If you change a pressure, all the pressures change so that their new values will give the same value for the equilibrium constant.
• For the equation Kp = Kc(RT)^(delta N), shouldn't there be two instances in which Kp = Kc? First, when delta N = 0 (mols of product gas = mols of reactant gas); second when temperature T is the exact reciprocal of constant R or when R*T = 1 (if R = 0.08206 L*atm*mol^(-1)*K^(-1), T = 1/0.08206 K)? What is the significance of Kp = Kc?
• For the ICE Table, how do we know that the Change has +2x and +x? I mean, why did we choose plus instead of minus?

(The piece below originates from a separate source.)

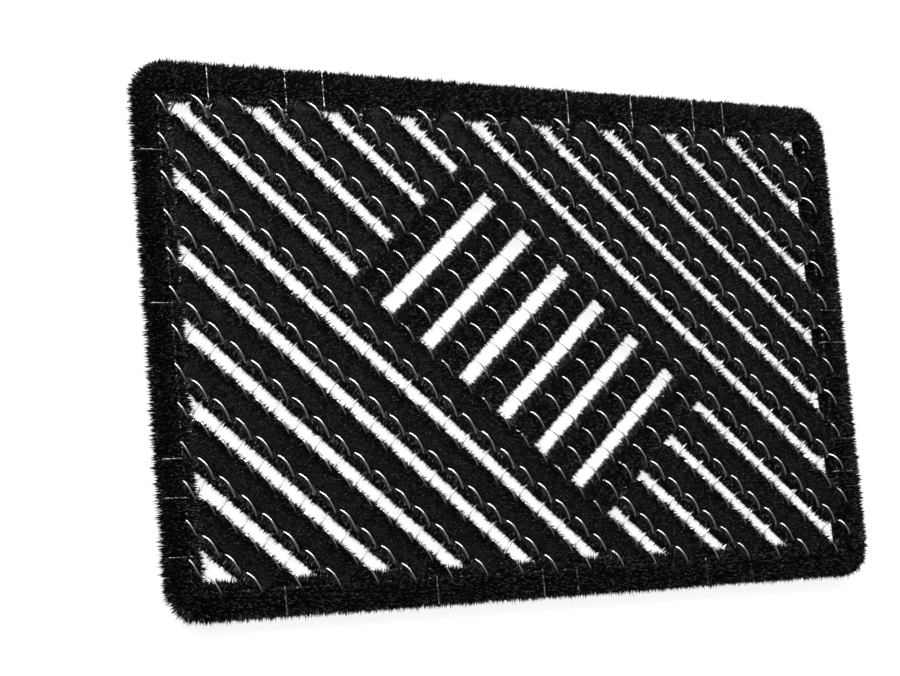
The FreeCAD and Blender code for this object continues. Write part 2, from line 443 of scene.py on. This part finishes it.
def brush_tree():
    """Tips over a bed, each joined to its root at the grip by a thin spike."""
    tree, given = new_tree("brush", (
        ("Core", "Geometry"), ("Bed", "Object"), ("Spine", "Object"), ("Wires", "Object"),
        ("Top Density", "Float"), ("Side Density", "Float"), ("Underside Density", "Float"),
        ("Top Height", "Float"), ("Top Root", "Float"), ("Under Root", "Float"),
        ("Reach", "Float"), ("Root Share", "Float"), ("Side Root Share", "Float"),
        ("High Side", "Vector"), ("Lift", "Float"),
        ("Edge Drop", "Float"), ("Fray", "Float"), ("Tuft Size", "Float"),
        ("Bristle Width", "Float"), ("Wire Clearance", "Float"),
        ("Clear From", "Float"), ("Buried From", "Float"),
        ("Seed", "Int"), ("Plastic", "Material")))

    def vector(operation, first, second=(0, 0, 0), out="Vector"):
        return Fitting(tree, "ShaderNodeVectorMath", {"operation": operation},
                       {0: first, 1: second})[out]

    def scaled(first, amount):
        return Fitting(tree, "ShaderNodeVectorMath", {"operation": "SCALE"},
                       {0: first, "Scale": amount})["Vector"]

    def upright(z):
        return Fitting(tree, "ShaderNodeCombineXYZ", inputs={"Z": z})["Vector"]

    def chance(low, high, seed):
        node = Fitting(tree, "FunctionNodeRandomValue", {"data_type": "FLOAT"}, {
            2: low, 3: high, "Seed": given["Seed"] + seed})
        return Flow(tree, node.node.outputs[1])

    def drawn(name):
        return Fitting(tree, "GeometryNodeObjectInfo", {"transform_space": "ORIGINAL"},
                       {"Object": given[name]})["Geometry"]

    def nearest(target, where):
        return Fitting(tree, "GeometryNodeProximity", {"target_element": "EDGES"},
                       {0: target, "Sample Position": where})

    bed, spine, wires = drawn("Bed"), drawn("Spine"), drawn("Wires")
    cone = Fitting(tree, "GeometryNodeMeshCone", inputs={
        "Vertices": 3, "Radius Top": 0.0, "Radius Bottom": 1.0, "Depth": 1.0})
    place = Fitting(tree, "GeometryNodeInputPosition")["Position"]
    height = Fitting(tree, "ShaderNodeSeparateXYZ", inputs={"Vector": place})["Z"]
    spike = Fitting(tree, "GeometryNodeStoreNamedAttribute",
                    {"data_type": "FLOAT", "domain": "POINT"},
                    {"Geometry": cone["Mesh"], "Name": "rise", "Value": height})["Geometry"]

    centre = nearest(spine, place)["Position"]
    offset = vector("SUBTRACT", place, centre)
    across = vector("LENGTH", offset, out="Value")
    outward = vector("NORMALIZE", offset)
    side = vector("DOT_PRODUCT", offset, given["High Side"], out="Value")
    edge = across / given["Reach"]
    noise = Fitting(tree, "ShaderNodeTexNoise", {"noise_dimensions": "3D"}, {
        "Vector": place, "Scale": given["Tuft Size"], "Detail": 2.0})["Fac"]
    tuft = (noise - 0.5) * given["Fray"] * 3.0

    def grown(density, seed, root, tip, stoutness=1.0):
        """Spikes from root to tip, left out where they would cross a bare wire."""
        points = Fitting(tree, "GeometryNodeDistributePointsOnFaces", inputs={
            "Mesh": bed, "Density": density, "Seed": given["Seed"] + seed})
        held = Fitting(tree, "GeometryNodeCaptureAttribute")
        held.node.capture_items.new("VECTOR", "Root")
        held.node.capture_items.new("VECTOR", "Bristle")
        held.node.capture_items.new("FLOAT", "Bare")
        bristle = vector("SUBTRACT", tip, root)
        gap = None
        for share in (0.0, 0.5, 1.0):
            checked = given["Clear From"] * (1.0 - share) + share
            along = vector("ADD", root, scaled(bristle, checked))
            distance = nearest(wires, along)["Distance"]
            gap = distance if gap is None else gap.math("MINIMUM", gap, distance)
        bare = (gap < given["Wire Clearance"]) * (side < given["Buried From"])
        for name, value in (("Geometry", points["Points"]), ("Root", root),
                            ("Bristle", bristle), ("Bare", bare)):
            tree.links.new(value.socket, held.node.inputs[name])
        kept = Fitting(tree, "GeometryNodeDeleteGeometry", {"domain": "POINT"}, {
            "Geometry": held["Geometry"], "Selection": held["Bare"]})
        toned = Fitting(tree, "GeometryNodeStoreNamedAttribute",
                        {"data_type": "FLOAT", "domain": "POINT"},
                        {"Geometry": kept["Geometry"], "Name": "tone",
                         "Value": chance(0.0, 1.0, seed + 1)})
        moved = Fitting(tree, "GeometryNodeSetPosition", inputs={
            "Geometry": toned["Geometry"], "Position": held["Root"]})
        turned = Fitting(tree, "FunctionNodeAlignRotationToVector", {"axis": "Z"},
                         {"Vector": held["Bristle"]})
        width = given["Bristle Width"] * 0.5 * stoutness * chance(0.75, 1.25, seed + 2)
        size = Fitting(tree, "ShaderNodeCombineXYZ", inputs={
            "X": width, "Y": width, "Z": vector("LENGTH", held["Bristle"], out="Value")})
        return Fitting(tree, "GeometryNodeInstanceOnPoints", inputs={
            "Points": moved["Geometry"], "Instance": spike,
            "Rotation": turned["Rotation"], "Scale": size["Vector"]})["Instances"]

    def root_at(share, z):
        return vector("ADD", vector("ADD", centre, scaled(offset, share)), upright(z))

    high_share = side / given["Reach"]
    raised = high_share.math("MAXIMUM", high_share, 0.0)
    top_z = (given["Top Height"] + given["Lift"] * raised * raised
             - given["Edge Drop"] * edge ** 3.0 + tuft * 0.5
             + chance(-0.9, 0.35, 11) * given["Fray"])
    top_tip = vector("ADD", vector("ADD", place, upright(top_z)),
                     scaled(outward, tuft * edge + chance(-0.5, 0.5, 12) * given["Fray"]))
    top = grown(given["Top Density"], 20,
                root_at(given["Root Share"], given["Top Root"]), top_tip)

    under_z = chance(0.0, 0.9, 13) * given["Fray"] + 0.0002
    under_tip = vector("ADD", vector("ADD", place, upright(under_z)),
                       scaled(outward, tuft * edge))
    under = grown(given["Underside Density"], 30,
                  root_at(given["Root Share"], given["Under Root"]), under_tip)

    side_z = chance(0.0015, 1.0, 14) * (given["Top Height"] - given["Edge Drop"])
    bulge = side_z / given["Top Height"] - 0.6
    flank = (given["Reach"] * (1.0 - 0.25 * bulge * bulge)
             + tuft * 2.0 + chance(-1.1, 0.7, 15) * given["Fray"])
    side_tip = vector("ADD", vector("ADD", centre, upright(side_z)), scaled(outward, flank))
    side_root = vector(
        "ADD", vector("ADD", centre, scaled(outward, given["Reach"] * given["Side Root Share"])),
        upright(given["Top Root"] * 0.35 + side_z * 0.6))
    sides = grown(given["Side Density"], 40, side_root, side_tip, 1.5)

    joined = Fitting(tree, "GeometryNodeJoinGeometry")
    for part in (sides, under, top, given["Core"]):
        tree.links.new(part.socket, joined.node.inputs["Geometry"])
    close_tree(tree, joined["Geometry"], given["Plastic"], False)
    return tree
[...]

• With the ICE table, you initially assume that the reaction is entirely on the left, with water but no hydrogen or oxygen gases. Then, as the reaction proceeds, hydrogen and oxygen are formed, which are written as +2x and +x atm in the "change" line.

If you used minus signs, that would indicate that the gas concentrations were decreasing as the reaction moved towards equilibrium, which is not the case.
• in the formula Kc = Kp * (RT)^n
if we use double the reactants then the difference b/w the number of moles will also get double Kc will change
• but you cant arbitrarily double the moles of reactants or products in a particular BALANCED reaction.
all values for the moles should be calculated using a balanced equation simplified to its lowest form.
increasing quantity of reactants will not change the value of kc either, kc always is a constant for a given temperature.
but it has no effect on difference in moles for a balanced reaction.
(correct me if i'm wrong)
• When the do the PV=nRT, shouldn't the final equation be P=nRT/V, not P=(n/V)RT?
(1 vote)
• The two expressions P=nRT/V and P=(n/V)RT are the same. The second one is written specifically to separate out the expression n/V, which is equal to the concentration. This helps emphasize the relationship between concentration and the ideal gas equation.
• As in example 3, why are we taking the partial pressure of water in liquid form as 1, why not any other value (say less than 1)?